As instruções de Lucena eram um esforço para que tudo fosse resolvido intramuros. A critério, portanto, dos comandantes. À época, a subprocuradora-geral da Justiça Militar, Solange Augusto Ferreira, reagiu com coragem e, oficialmente, requisitou informações ao general Lucena.
"Constata-se que durante muitos anos foi subtraída do órgão legal e competente a apreciação dos crimes militares relativos a tráfico e uso de drogas dentro do âmbito da Administração Militar. Inferindo-se que houve impunidade grassando na sociedade militar durante todo esse período", escreveu a subprocuradora.
Nos anos 90, a situação já estava feia. Em julho de 1991, um documento, com o timbre de "Reservado, do Comando Militar do Leste, assinado pelo general Ângelo Barata Filho, dava a dimensão em que a questão se encontrava.
Nas "Diretrizes Gerais para as Atividades de Informações e de Polícia do Exército, na Área do Comando Militar do Leste", conseguido por Carta Capital, o general escreveu que "a função genérica de Polícia do Exército, em tempo de paz, não vem atingindo plenamente suas finalidades, na área do Comando Militar do Leste". O CML abrange os estados do Rio de Janeiro, Minas Gerais e Espírito Santo.
Já havia, então, segundo o documento, um "elevado número de ilícitos penais que, nos últimos anos, têm envolvido militares de todos os postos e graduações e a ocorrência sistemática de furtos de armas em Organizações Militares (OM) do Exército, com a notória ingerência de elementos vinculados ao narcotráfico"
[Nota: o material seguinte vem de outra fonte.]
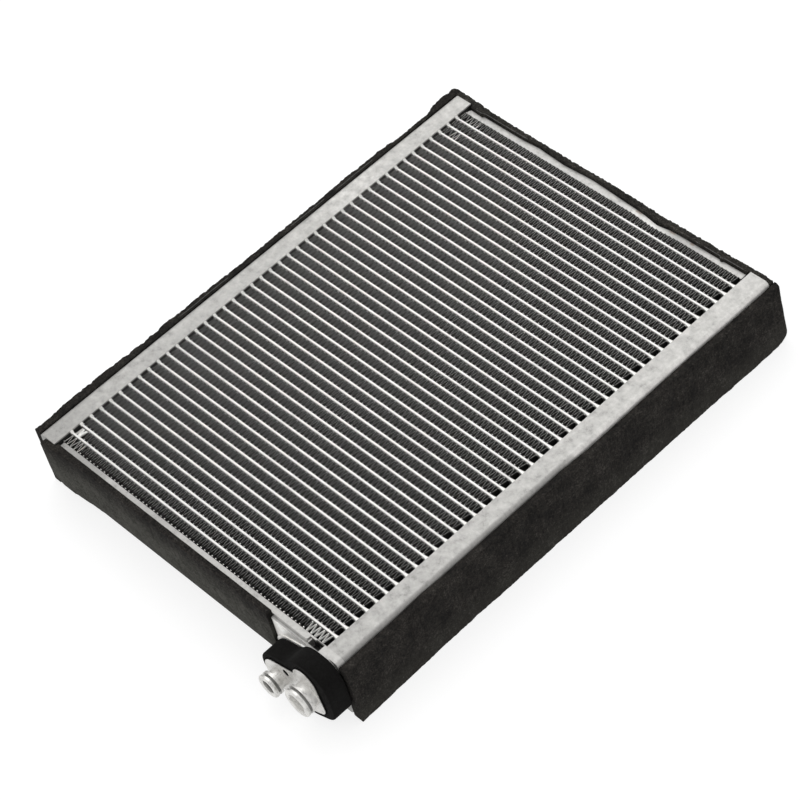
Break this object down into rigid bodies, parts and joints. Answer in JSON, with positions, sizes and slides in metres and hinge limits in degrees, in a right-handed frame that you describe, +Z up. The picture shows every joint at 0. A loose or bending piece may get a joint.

O problema com o que foi chamado de "segurança da família militar radicada, em sua maior parte, em áreas de baixa renda" já era pressentido, assim como a "inviolabilidade do patrimônio do Exército". Indiferente às restrições constitucionais, o CML propunha "operações de maior vulto em redutos do crime organizado". Leia-se: favelas. Para isso, via como "imprescindível" um sistema de "fluxo de informações, cuja obtenção exigiria o recurso freqüente a processos de investigação sigilosos e até clandestinos".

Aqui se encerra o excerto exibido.